= Set problem =
Copy each line exactly.
-- Begin Collected data --
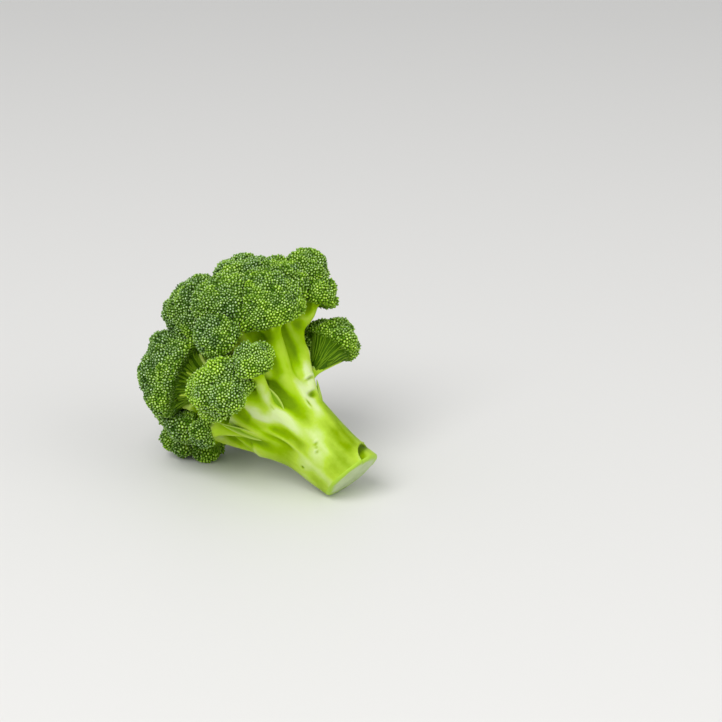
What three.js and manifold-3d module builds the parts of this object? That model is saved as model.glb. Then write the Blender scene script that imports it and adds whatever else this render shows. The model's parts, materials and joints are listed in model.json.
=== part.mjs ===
// A head of broccoli, as cut and laid down on its side.
// Millimetres, +Z up, resting on z = 0. +X runs, in plan, from the crown to the stalk's cut end.
// The stalk with its branches is one pale solid. Each floret is a solid of its own: a bunch of
// buds that sits on the end of its branch, a hair clear of it and of the florets around it.

import * as THREE from 'three';
import Module from 'manifold-3d';
import { ConvexHull } from 'three/addons/math/ConvexHull.js';
import { LoftGeometry } from 'three/addons/geometries/LoftGeometry.js';
import { mergeVertices } from 'three/addons/utils/BufferGeometryUtils.js';

const wasm = await Module();
wasm.setup();

// ---------------------------------------------------------------- driving sizes

const STALK_TILT = 29.5;          // degrees that the stalk rises from its cut end to the crown
const CUT_SLANT = 10.5;           // degrees that the cut leans back under the stalk
const STALK_RADIUS = 18.5;        // of the trunk, near the cut end
const CUT_END_HEIGHT = 13.8;      // of the middle of the cut face above the ground
const FORK_HEIGHT = 52;           // along the stalk, where the trunk breaks up into branches
const GAP = 0.32;                 // between a floret and whatever is next to it
const BUD_PITCH = 7.8;            // between neighbouring buds, larger than life
const BUD_RELIEF = 0.85;          // how far a bud's tip stands over the floret's surface
const UNDERSIDE_SHARE = 4;        // on a floret's underside, one corner for this many buds
const GOLDEN_ANGLE = Math.PI * (3 - Math.sqrt(5));
const WELD = 1e-4;                // corners nearer than this are one corner
const NEARLY_PARALLEL = 0.3;      // the sine of the angle between two directions

// The trunk: where its middle runs, as [along, out on the upper side], its slight waist, its
// low ribs, and how it gives out past the forks, as shares of its radius and length.
const TRUNK_LINE = [[-8, 0], [20, 0], [45, 0], [70, 2], [90, 2]];
const TRUNK = { sides: 22, rings: 7, waist: 0.04, ribs: 5, ribHeight: 0.03, ribTurn: 1.1 };
const TRUNK_GIVES_OUT = { from: 0.55, share: 0.62 };

// A main branch: where it shows as a rib on the trunk, how deep it starts, and how far it
// stands out of the trunk below the forks.
const MAIN = { sides: 7, rings: 5, start: -6, low: 24, high: 44, sunk: 3, standsOut: 2.6, taper: 0.1 };
const FORK_INSET = { along: 4, out: 2 };
const SECOND_BRANCH_BEND = 1.5;

// A side branch, as shares of its floret's radius: where its foot and its tip are along the
// floret's axis, how it sags between, and its radius with its taper and the flare at its tip.
const SIDE = { sides: 7, rings: 5, foot: -0.75, tip: -0.12, sag: 0.06, bendAt: 0.55 };
const SIDE_RADIUS = { share: 0.36, most: 6.6, root: 1.06, taper: 0.24, flare: 0.2, flareFrom: 0.75 };

// A stem that leaves the trunk by itself starts as a low ridge: how far down the trunk and how
// far out it starts, how far below its place it is still this much lower, and where it gets clear.
const OWN_STEM = { down: 24, startsOut: 11, risesDown: 9, sunk: 2, clearUp: 2, clearOut: 2 };

// A bract: its thickness, and how its width goes from foot to tip, as shares of its full width.
const BRACT = { sides: 8, rings: 4, thickness: 1.6, foot: 0.75, belly: 0.5, taper: 0.6, sag: 1 };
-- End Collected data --
= Output for this task =
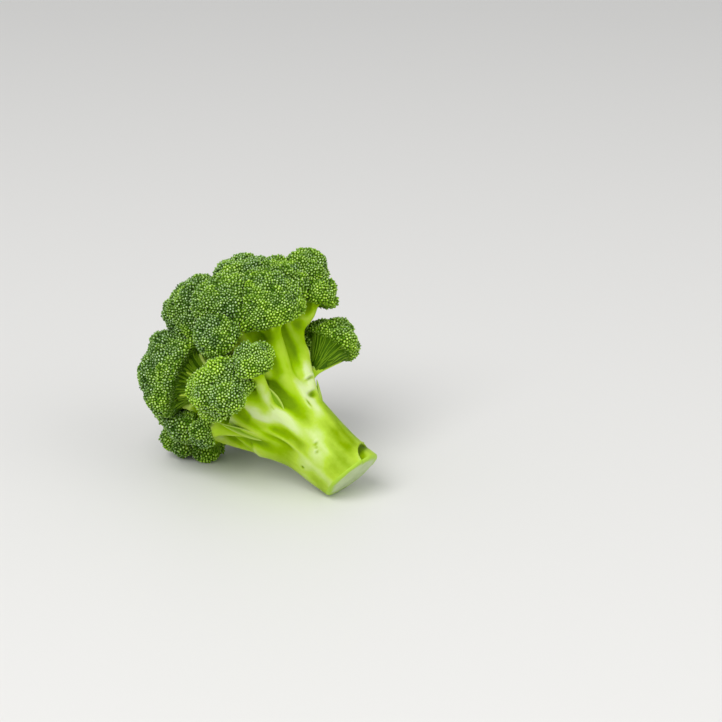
What three.js and manifold-3d module builds the parts of this object? That model is saved as model.glb. Then write the Blender scene script that imports it and adds whatever else this render shows. The model's parts, materials and joints are listed in model.json.
=== part.mjs ===
// A head of broccoli, as cut and laid down on its side.
// Millimetres, +Z up, resting on z = 0. +X runs, in plan, from the crown to the stalk's cut end.
// The stalk with its branches is one pale solid. Each floret is a solid of its own: a bunch of
// buds that sits on the end of its branch, a hair clear of it and of the florets around it.

import * as THREE from 'three';
import Module from 'manifold-3d';
import { ConvexHull } from 'three/addons/math/ConvexHull.js';
import { LoftGeometry } from 'three/addons/geometries/LoftGeometry.js';
import { mergeVertices } from 'three/addons/utils/BufferGeometryUtils.js';

const wasm = await Module();
wasm.setup();

// ---------------------------------------------------------------- driving sizes

const STALK_TILT = 29.5;          // degrees that the stalk rises from its cut end to the crown
const CUT_SLANT = 10.5;           // degrees that the cut leans back under the stalk
const STALK_RADIUS = 18.5;        // of the trunk, near the cut end
const CUT_END_HEIGHT = 13.8;      // of the middle of the cut face above the ground
const FORK_HEIGHT = 52;           // along the stalk, where the trunk breaks up into branches
const GAP = 0.32;                 // between a floret and whatever is next to it
const BUD_PITCH = 7.8;            // between neighbouring buds, larger than life
const BUD_RELIEF = 0.85;          // how far a bud's tip stands over the floret's surface
const UNDERSIDE_SHARE = 4;        // on a floret's underside, one corner for this many buds
const GOLDEN_ANGLE = Math.PI * (3 - Math.sqrt(5));
const WELD = 1e-4;                // corners nearer than this are one corner
const NEARLY_PARALLEL = 0.3;      // the sine of the angle between two directions

// The trunk: where its middle runs, as [along, out on the upper side], its slight waist, its
// low ribs, and how it gives out past the forks, as shares of its radius and length.
const TRUNK_LINE = [[-8, 0], [20, 0], [45, 0], [70, 2], [90, 2]];
const TRUNK = { sides: 22, rings: 7, waist: 0.04, ribs: 5, ribHeight: 0.03, ribTurn: 1.1 };
const TRUNK_GIVES_OUT = { from: 0.55, share: 0.62 };

// A main branch: where it shows as a rib on the trunk, how deep it starts, and how far it
// stands out of the trunk below the forks.
const MAIN = { sides: 7, rings: 5, start: -6, low: 24, high: 44, sunk: 3, standsOut: 2.6, taper: 0.1 };
const FORK_INSET = { along: 4, out: 2 };
const SECOND_BRANCH_BEND = 1.5;

// A side branch, as shares of its floret's radius: where its foot and its tip are along the
// floret's axis, how it sags between, and its radius with its taper and the flare at its tip.
const SIDE = { sides: 7, rings: 5, foot: -0.75, tip: -0.12, sag: 0.06, bendAt: 0.55 };
const SIDE_RADIUS = { share: 0.36, most: 6.6, root: 1.06, taper: 0.24, flare: 0.2, flareFrom: 0.75 };

// A stem that leaves the trunk by itself starts as a low ridge: how far down the trunk and how
// far out it starts, how far below its place it is still this much lower, and where it gets clear.
const OWN_STEM = { down: 24, startsOut: 11, risesDown: 9, sunk: 2, clearUp: 2, clearOut: 2 };

// A bract: its thickness, and how its width goes from foot to tip, as shares of its full width.
const BRACT = { sides: 8, rings: 4, thickness: 1.6, foot: 0.75, belly: 0.5, taper: 0.6, sag: 1 };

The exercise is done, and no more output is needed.